**Written problem:**
Write out again, unaltered, the lines from the start through the line containing "# node is then".

**Dataset content:**
* * *
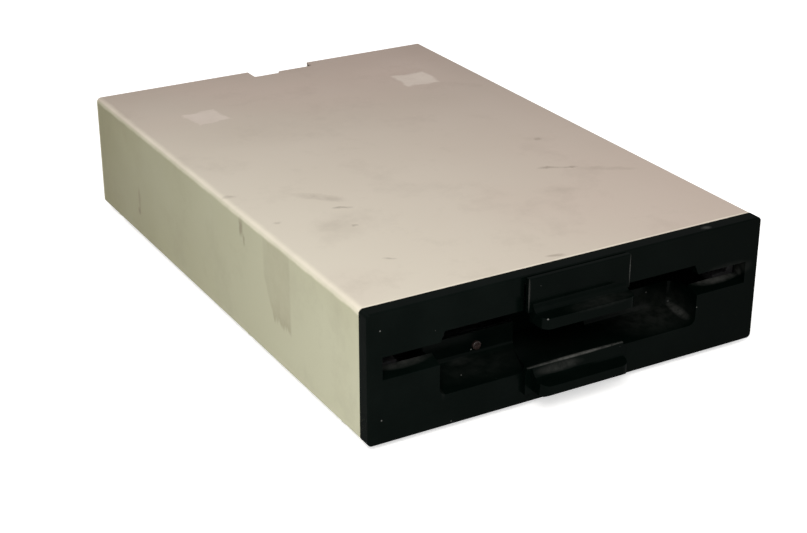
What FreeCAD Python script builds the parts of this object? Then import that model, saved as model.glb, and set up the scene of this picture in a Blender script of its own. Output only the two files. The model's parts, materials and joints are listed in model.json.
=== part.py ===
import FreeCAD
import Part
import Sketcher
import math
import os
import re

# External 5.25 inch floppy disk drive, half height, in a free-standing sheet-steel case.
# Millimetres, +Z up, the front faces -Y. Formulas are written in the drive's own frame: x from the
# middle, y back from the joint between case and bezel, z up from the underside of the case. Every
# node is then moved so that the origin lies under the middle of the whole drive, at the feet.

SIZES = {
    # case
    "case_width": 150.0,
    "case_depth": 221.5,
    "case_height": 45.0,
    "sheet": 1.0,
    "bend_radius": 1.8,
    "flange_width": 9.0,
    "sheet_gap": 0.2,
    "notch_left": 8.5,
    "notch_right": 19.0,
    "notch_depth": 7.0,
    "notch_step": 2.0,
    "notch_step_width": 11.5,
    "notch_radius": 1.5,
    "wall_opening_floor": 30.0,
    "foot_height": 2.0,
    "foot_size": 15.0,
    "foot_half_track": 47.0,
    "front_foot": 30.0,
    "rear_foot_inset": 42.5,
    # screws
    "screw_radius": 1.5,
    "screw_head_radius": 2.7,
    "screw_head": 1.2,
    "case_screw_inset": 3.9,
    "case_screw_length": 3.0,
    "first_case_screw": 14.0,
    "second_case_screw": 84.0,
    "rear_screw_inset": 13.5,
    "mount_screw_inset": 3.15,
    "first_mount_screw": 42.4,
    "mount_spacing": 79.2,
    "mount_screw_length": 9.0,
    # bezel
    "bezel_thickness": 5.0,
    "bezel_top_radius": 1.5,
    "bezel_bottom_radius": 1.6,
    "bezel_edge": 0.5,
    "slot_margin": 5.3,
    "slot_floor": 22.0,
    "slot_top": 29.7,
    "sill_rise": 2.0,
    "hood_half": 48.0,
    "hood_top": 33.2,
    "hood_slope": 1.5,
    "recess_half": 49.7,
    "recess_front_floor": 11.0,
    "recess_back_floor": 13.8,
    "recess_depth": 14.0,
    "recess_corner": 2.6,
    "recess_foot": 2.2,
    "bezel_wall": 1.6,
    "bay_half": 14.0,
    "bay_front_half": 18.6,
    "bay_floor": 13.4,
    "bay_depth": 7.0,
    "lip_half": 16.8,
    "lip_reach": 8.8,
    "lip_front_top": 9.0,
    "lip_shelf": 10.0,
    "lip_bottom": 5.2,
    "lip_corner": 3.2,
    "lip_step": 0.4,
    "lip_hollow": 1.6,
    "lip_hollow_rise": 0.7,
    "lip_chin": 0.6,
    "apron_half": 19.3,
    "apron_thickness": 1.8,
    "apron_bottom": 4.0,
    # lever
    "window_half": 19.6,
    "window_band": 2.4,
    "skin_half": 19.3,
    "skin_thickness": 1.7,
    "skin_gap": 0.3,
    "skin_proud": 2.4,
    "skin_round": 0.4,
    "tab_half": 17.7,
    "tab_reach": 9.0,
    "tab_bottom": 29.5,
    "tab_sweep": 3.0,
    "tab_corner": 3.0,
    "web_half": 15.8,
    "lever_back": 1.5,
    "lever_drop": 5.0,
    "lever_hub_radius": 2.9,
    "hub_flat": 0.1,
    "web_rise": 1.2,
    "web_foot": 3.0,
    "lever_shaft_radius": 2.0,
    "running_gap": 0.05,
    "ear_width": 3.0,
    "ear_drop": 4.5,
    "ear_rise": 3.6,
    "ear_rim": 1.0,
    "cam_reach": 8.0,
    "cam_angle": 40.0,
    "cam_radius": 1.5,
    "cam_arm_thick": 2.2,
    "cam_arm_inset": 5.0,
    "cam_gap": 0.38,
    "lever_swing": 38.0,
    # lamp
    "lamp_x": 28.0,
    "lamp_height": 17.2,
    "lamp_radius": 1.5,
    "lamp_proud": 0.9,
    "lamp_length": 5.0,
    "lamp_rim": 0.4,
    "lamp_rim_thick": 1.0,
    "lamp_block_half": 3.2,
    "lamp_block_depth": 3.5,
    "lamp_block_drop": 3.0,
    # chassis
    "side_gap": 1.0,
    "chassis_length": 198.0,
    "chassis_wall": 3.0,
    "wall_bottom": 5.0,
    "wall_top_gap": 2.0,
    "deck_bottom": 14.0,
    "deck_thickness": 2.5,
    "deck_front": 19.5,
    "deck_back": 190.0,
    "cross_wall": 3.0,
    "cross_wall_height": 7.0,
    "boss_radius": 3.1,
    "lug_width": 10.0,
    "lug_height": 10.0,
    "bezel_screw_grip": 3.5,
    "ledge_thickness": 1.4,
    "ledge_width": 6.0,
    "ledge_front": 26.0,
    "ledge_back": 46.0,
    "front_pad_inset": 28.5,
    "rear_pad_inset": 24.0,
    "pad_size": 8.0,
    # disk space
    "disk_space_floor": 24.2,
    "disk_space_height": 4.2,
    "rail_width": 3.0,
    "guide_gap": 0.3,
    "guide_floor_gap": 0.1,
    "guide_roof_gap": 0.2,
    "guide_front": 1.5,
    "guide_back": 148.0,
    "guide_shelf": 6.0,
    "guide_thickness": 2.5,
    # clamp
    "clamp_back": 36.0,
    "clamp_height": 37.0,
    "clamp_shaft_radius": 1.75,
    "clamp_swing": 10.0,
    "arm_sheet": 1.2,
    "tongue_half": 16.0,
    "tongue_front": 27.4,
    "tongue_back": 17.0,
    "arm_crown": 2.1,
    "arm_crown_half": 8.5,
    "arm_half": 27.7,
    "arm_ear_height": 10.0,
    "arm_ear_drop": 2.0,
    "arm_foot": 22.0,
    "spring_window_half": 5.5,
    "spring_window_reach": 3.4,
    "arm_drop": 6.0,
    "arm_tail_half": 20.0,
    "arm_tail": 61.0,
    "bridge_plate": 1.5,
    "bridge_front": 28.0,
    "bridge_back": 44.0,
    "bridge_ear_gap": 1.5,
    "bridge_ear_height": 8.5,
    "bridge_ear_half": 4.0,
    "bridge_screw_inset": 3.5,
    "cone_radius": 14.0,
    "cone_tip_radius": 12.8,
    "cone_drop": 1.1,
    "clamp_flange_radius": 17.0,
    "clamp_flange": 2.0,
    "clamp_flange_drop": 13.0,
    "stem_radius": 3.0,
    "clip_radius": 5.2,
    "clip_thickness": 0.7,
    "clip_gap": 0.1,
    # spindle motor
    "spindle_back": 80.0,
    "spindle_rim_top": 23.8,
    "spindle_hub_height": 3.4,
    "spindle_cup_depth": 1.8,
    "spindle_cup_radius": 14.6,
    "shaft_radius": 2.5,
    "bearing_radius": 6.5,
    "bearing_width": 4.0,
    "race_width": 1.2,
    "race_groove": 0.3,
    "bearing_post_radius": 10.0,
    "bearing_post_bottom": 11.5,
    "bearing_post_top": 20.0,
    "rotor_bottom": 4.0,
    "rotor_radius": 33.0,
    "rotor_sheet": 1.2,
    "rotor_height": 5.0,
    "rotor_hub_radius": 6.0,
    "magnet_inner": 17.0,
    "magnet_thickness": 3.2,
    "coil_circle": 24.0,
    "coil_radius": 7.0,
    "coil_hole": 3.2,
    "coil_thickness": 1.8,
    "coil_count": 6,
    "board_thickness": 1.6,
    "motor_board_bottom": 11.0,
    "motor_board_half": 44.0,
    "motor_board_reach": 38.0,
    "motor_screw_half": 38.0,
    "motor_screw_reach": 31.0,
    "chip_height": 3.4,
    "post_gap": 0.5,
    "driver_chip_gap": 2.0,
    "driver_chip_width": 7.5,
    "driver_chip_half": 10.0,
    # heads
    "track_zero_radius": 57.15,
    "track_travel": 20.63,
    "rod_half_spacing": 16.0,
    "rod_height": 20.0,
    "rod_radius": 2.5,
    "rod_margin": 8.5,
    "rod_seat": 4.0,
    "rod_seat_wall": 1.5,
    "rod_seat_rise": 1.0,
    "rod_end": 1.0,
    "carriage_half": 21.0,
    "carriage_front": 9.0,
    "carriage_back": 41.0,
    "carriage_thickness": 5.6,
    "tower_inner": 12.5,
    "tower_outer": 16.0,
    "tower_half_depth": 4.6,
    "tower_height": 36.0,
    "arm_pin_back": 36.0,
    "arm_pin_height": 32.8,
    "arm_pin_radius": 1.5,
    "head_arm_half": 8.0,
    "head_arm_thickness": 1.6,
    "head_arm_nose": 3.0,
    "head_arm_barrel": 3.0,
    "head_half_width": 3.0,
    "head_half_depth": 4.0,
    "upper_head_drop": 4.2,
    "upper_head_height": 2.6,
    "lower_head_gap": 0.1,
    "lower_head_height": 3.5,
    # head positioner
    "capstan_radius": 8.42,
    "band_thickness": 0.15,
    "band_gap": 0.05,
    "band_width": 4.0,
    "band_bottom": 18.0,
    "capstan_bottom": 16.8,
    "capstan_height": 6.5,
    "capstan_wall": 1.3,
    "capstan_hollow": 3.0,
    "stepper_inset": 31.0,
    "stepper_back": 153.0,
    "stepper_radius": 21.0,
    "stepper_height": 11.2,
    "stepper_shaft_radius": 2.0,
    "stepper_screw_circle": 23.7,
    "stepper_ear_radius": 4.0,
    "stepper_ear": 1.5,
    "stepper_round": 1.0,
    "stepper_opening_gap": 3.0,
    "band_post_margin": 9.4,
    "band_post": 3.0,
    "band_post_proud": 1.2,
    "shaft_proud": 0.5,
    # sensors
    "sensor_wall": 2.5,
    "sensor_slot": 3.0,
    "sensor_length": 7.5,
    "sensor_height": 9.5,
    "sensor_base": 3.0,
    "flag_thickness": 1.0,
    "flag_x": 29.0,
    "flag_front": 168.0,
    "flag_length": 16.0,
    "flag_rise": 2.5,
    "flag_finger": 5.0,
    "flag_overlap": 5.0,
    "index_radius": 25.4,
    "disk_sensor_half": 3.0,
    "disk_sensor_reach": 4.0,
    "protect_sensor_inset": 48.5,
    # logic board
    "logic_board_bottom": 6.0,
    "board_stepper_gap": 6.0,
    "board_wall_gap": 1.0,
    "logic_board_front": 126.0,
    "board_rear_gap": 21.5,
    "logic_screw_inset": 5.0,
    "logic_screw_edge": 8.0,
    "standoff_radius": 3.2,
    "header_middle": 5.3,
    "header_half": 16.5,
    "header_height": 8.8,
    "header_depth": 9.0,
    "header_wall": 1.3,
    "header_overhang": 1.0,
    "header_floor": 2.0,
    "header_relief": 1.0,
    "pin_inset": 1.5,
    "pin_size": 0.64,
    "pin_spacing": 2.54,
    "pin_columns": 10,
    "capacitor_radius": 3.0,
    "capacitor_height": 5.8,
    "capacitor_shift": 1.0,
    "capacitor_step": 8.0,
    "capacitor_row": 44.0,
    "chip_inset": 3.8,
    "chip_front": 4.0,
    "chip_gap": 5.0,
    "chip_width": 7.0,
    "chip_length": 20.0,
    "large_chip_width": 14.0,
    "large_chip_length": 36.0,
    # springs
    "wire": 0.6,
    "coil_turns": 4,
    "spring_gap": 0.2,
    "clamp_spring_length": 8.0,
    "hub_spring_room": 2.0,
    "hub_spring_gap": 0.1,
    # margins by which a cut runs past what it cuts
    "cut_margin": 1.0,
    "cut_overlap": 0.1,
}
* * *
**Finished task:**
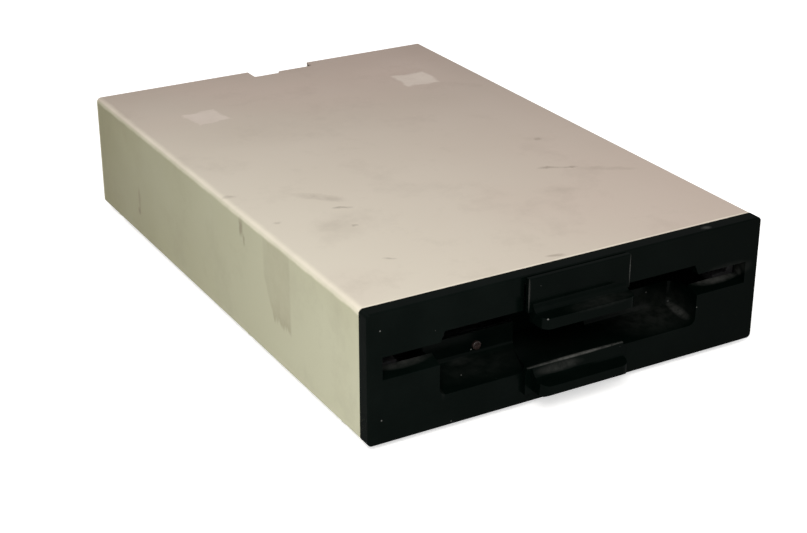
What FreeCAD Python script builds the parts of this object? Then import that model, saved as model.glb, and set up the scene of this picture in a Blender script of its own. Output only the two files. The model's parts, materials and joints are listed in model.json.
=== part.py ===
import FreeCAD
import Part
import Sketcher
import math
import os
import re

# External 5.25 inch floppy disk drive, half height, in a free-standing sheet-steel case.
# Millimetres, +Z up, the front faces -Y. Formulas are written in the drive's own frame: x from the
# middle, y back from the joint between case and bezel, z up from the underside of the case. Every
# node is then moved so that the origin lies under the middle of the whole drive, at the feet.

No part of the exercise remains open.